Я спросил: «Зачем вы меня так допрашиваете? Я подсудимый?» На это он ответил, что я им нужен для другой, очень ответственной работы.
После этих проверок меня вызвали начальник особого отдела 5-й бригады майор Валиулин[163] и начальник особого отдела Северного соединения майор Сашников.
Когда мы были с Валиулиным в землянке одни, он неожиданно сказал мне: «Нури! Дела татар плохи! На Кавказе начали выселять мусульман. Говорят, что это же ждет и татар Крыма. Мы тебя по важному делу хотим отправить в Симферополь. Хотя вряд ли это поможет татарскому делу».
Я уже знал, что немцы сбрасывали листовки, в которых обращались к «татарам Крыма». В них они рассказывали, что части НКВД выслали с родных мест мусульман Кавказа – чеченцев, ингушей, карачаевцев и других, что скоро очередь дойдет и до крымских татар. Заканчивались листовки обращением: «Одумайтесь, пока не поздно. Бросайте оружие, переходите на нашу сторону. Мы – немцы – вас простим». Читать эти листовки было опасно, но в лесу они валялись тысячами. Мы, конечно, читали, но старались об этом не думать.
Командование знало, что в нашем отряде только я хорошо знаю деревни Мамак, Чокурча, Ивановка. Мамак фактически объединял три деревни, соединенные друг с другом. В Верхнем Мамаке жили русские, поэтому он и назывался Русский Мамак. Через него из нашей округи шла единственная дорога в Симферополь. Средний и Нижний Мамак были расположены ниже этой дороги. Посредине деревни течет речушка Малый Салгир. Раньше в этих двух деревнях жили крымские татары, но они ушли из родных мест на чужбину, а в их типичных татарских домах уже жило много русских семей.
В центре села, в самом живописном месте стоял трехэтажный дворец Кесслера-младшего, одного из потомков ученого Кесслера. Посредине деревни стояла мечеть с минаретом, рядом с которой жили мои родственники. В 1929 году их раскулачили, и они уехали в Мелитополь. В 1943 году они вернулись в свой родной дом. До войны в Чокурче был колхоз «Гюль», председателем которого был Мустафа Чолпан. Колхоз славился на весь Крым. В Чокурче в основном жили татары.

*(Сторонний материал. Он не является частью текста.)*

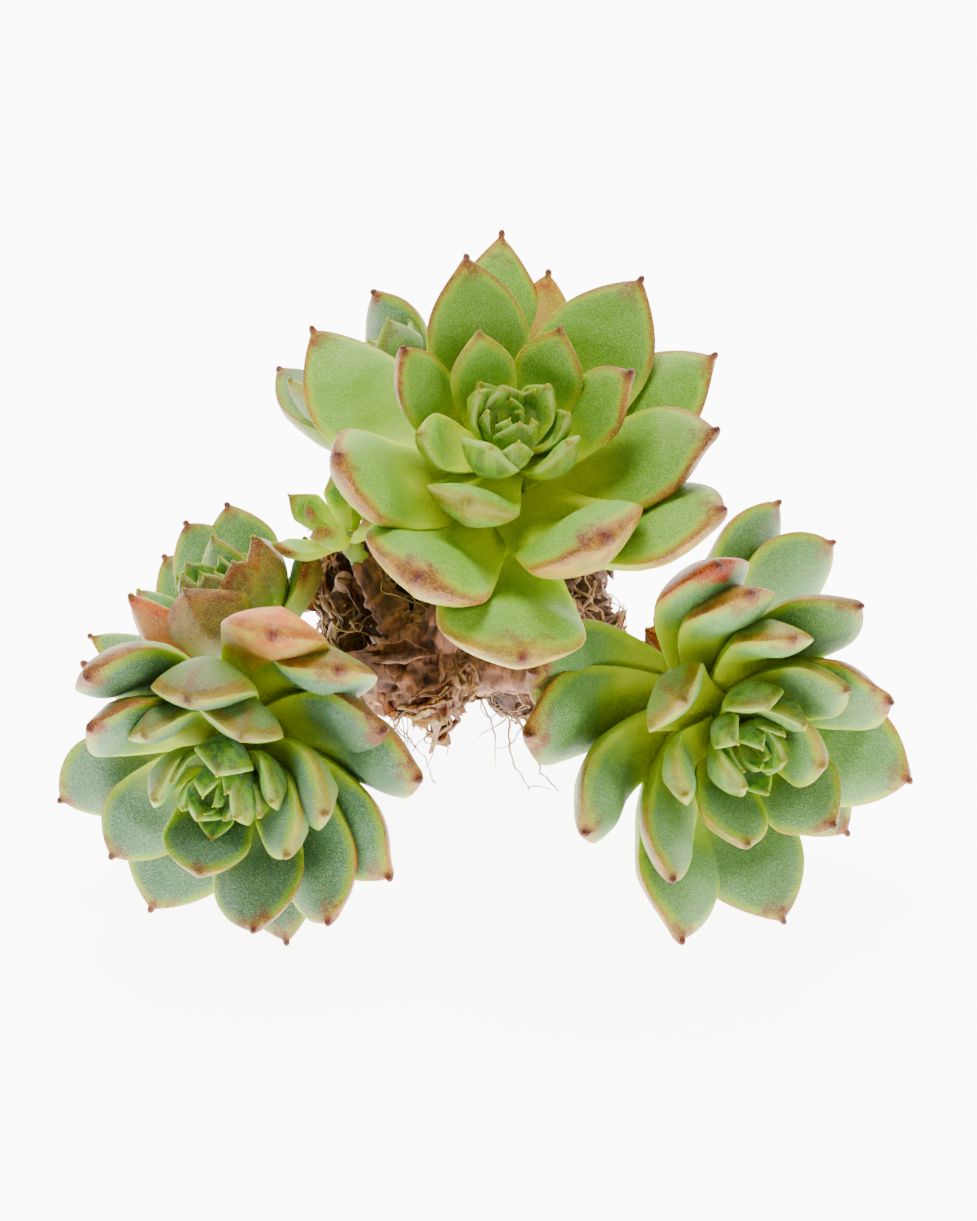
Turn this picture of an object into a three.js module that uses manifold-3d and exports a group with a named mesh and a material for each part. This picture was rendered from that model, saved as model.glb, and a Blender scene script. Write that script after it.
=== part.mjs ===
// A bare-rooted clump of rosette succulents: five leaf heads on short woody stems
// that meet in one crown, with a small offset and a dried root mass under it.
// Millimetres, +Z up, the front towards -Y. It lies on its lowest leaves and its roots.
import * as THREE from 'three';
import { mergeVertices } from 'three/addons/utils/BufferGeometryUtils.js';
import Module from 'manifold-3d';

const wasm = await Module();
wasm.setup();
const { Manifold, Mesh } = wasm;

// sizes, in mm
const SHOOT_RADIUS = 2.8; // the green shoot that carries a head's leaves
const SHOOT_BELOW = 12.5; // how far the shoot runs below the head's middle
const SHOOT_ABOVE = 4; // and above it
const CLEARANCE = 0.3; // between a leaf and whatever it lies against
const BARK_CLEARANCE = 0.5; // the same for the rougher stems
const LEAF_THICKNESS = 6.4; // of a leaf FULL_WIDTH wide
const FULL_WIDTH = 15;
const OLDEST_DROP = 8; // height on the shoot that leaf length is counted down from
const YOUNG_LENGTH = 23; // leaves shorter than this stay one piece with the shoot
const STEM_RADIUS = 3.1; // the woody stems
const CROWN_RADIUS = 6.5; // the woody knot where they meet
const CROWN = new THREE.Vector3(-1, 46, 33);
const ROOT_MIDDLE = new THREE.Vector3(-3, 56, 19); // of the soil and root lump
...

Вот в эту деревню меня и послали на продовольственную операцию. Со мной было восемь человек. Возле Чокурчи заметили идущих в нашу сторону двух полицейских. Мы спрятались, а потом их захватили. Они говорили, что идут на связь с 19-м отрядом. Показали письменное донесение. Старший полицейский попросил отпустить его, так как ему заступать на дежурство и если он не явится, то это вызовет подозрение. Он предложил забрать в лес его напарника, а его отпустить. Я подумал и согласился. Полицейского оставил с часовым, а сами пошли на задание.
В деревне залаяли собаки. На том конце деревни стояла румынская воинская часть. Они открыли стрельбу, пустили осветительные ракеты на парашютах. Стало страшно. Мы залегли под каменным забором. По дороге прошли патрули. Когда все немного утихло, мы разошлись по дворам. Стучим, но двери никто не открывает. Каждый дом – это крепость со злой собакой. Мне удалось войти в один дом – татарский. Пустили в хату. Сидят люди, празднуют оразу. Старик дал мне четыре горячих чебурека на блюдечке. Я их съел. Потом он в мою сумку положил картошку, лук, соль, фасоль. Я поблагодарил его и вышел со двора. Во многие дворы мы бросали газеты, сводки Совинформбюро. Собрались в конце деревни. Мои ребята тоже принесли кое-что. По пути назад зашли в 19-й отряд, где сделали остановку, чтобы отдохнуть. Начальник штаба отряда Саркисян, увидев задержанного полицейского, отобрал его у нас. Мы отдохнули немного и пошли в свой отряд. Доложили, как было. Меня очень ругали, что отдал пленного 19-му отряду. «Это ведь наша работа!» – говорил Еремеев, на что я ответил, что бригада у нас одна.